Work to be completed:
Within the material below, locate the line with "for index in" and the line with "obj.parent = None", then return those two lines and all lines between them, exactly as written.

Provided data:
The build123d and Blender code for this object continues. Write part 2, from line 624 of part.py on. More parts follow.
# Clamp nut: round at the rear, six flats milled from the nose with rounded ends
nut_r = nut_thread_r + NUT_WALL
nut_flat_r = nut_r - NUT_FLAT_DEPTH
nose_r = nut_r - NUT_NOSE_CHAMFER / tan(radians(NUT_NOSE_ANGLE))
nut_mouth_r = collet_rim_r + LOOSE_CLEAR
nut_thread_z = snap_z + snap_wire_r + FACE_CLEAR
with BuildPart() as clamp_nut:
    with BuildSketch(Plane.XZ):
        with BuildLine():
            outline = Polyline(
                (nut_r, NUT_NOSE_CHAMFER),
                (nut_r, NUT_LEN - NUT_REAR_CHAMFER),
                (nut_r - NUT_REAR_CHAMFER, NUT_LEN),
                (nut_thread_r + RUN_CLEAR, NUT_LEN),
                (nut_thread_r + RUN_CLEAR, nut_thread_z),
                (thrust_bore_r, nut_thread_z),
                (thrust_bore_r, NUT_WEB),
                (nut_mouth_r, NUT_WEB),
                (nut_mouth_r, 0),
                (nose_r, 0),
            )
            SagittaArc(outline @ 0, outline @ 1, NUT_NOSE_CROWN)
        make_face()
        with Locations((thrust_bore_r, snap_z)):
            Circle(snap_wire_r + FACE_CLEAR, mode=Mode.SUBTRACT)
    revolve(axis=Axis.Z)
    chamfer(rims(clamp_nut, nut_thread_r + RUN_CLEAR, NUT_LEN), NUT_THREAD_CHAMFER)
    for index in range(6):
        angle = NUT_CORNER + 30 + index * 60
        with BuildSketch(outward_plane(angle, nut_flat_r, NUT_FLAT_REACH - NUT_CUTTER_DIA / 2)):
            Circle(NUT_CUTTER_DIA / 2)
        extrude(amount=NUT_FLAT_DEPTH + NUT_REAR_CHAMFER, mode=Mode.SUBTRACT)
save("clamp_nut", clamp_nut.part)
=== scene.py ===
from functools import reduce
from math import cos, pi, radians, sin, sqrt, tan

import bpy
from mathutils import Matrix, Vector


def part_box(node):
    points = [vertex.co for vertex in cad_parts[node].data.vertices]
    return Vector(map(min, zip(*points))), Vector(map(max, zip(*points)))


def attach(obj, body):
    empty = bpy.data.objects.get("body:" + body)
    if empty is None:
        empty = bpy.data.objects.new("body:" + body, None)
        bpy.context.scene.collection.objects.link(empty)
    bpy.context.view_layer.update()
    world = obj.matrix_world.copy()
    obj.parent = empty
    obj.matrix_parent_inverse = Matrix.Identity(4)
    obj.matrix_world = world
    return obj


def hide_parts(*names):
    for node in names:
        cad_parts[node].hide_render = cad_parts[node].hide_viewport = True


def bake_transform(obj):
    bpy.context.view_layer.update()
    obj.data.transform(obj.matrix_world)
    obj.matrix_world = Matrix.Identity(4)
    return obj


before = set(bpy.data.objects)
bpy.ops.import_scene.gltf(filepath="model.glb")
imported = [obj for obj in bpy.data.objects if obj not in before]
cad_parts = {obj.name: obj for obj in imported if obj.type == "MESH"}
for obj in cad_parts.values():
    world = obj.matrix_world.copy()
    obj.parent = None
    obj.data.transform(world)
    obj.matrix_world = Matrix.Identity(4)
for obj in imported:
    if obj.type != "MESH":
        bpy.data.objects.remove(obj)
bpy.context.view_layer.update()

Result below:
    for index in range(6):
        angle = NUT_CORNER + 30 + index * 60
        with BuildSketch(outward_plane(angle, nut_flat_r, NUT_FLAT_REACH - NUT_CUTTER_DIA / 2)):
            Circle(NUT_CUTTER_DIA / 2)
        extrude(amount=NUT_FLAT_DEPTH + NUT_REAR_CHAMFER, mode=Mode.SUBTRACT)
save("clamp_nut", clamp_nut.part)
=== scene.py ===
from functools import reduce
from math import cos, pi, radians, sin, sqrt, tan

import bpy
from mathutils import Matrix, Vector


def part_box(node):
    points = [vertex.co for vertex in cad_parts[node].data.vertices]
    return Vector(map(min, zip(*points))), Vector(map(max, zip(*points)))


def attach(obj, body):
    empty = bpy.data.objects.get("body:" + body)
    if empty is None:
        empty = bpy.data.objects.new("body:" + body, None)
        bpy.context.scene.collection.objects.link(empty)
    bpy.context.view_layer.update()
    world = obj.matrix_world.copy()
    obj.parent = empty
    obj.matrix_parent_inverse = Matrix.Identity(4)
    obj.matrix_world = world
    return obj


def hide_parts(*names):
    for node in names:
        cad_parts[node].hide_render = cad_parts[node].hide_viewport = True


def bake_transform(obj):
    bpy.context.view_layer.update()
    obj.data.transform(obj.matrix_world)
    obj.matrix_world = Matrix.Identity(4)
    return obj


before = set(bpy.data.objects)
bpy.ops.import_scene.gltf(filepath="model.glb")
imported = [obj for obj in bpy.data.objects if obj not in before]
cad_parts = {obj.name: obj for obj in imported if obj.type == "MESH"}
for obj in cad_parts.values():
    world = obj.matrix_world.copy()
    obj.parent = None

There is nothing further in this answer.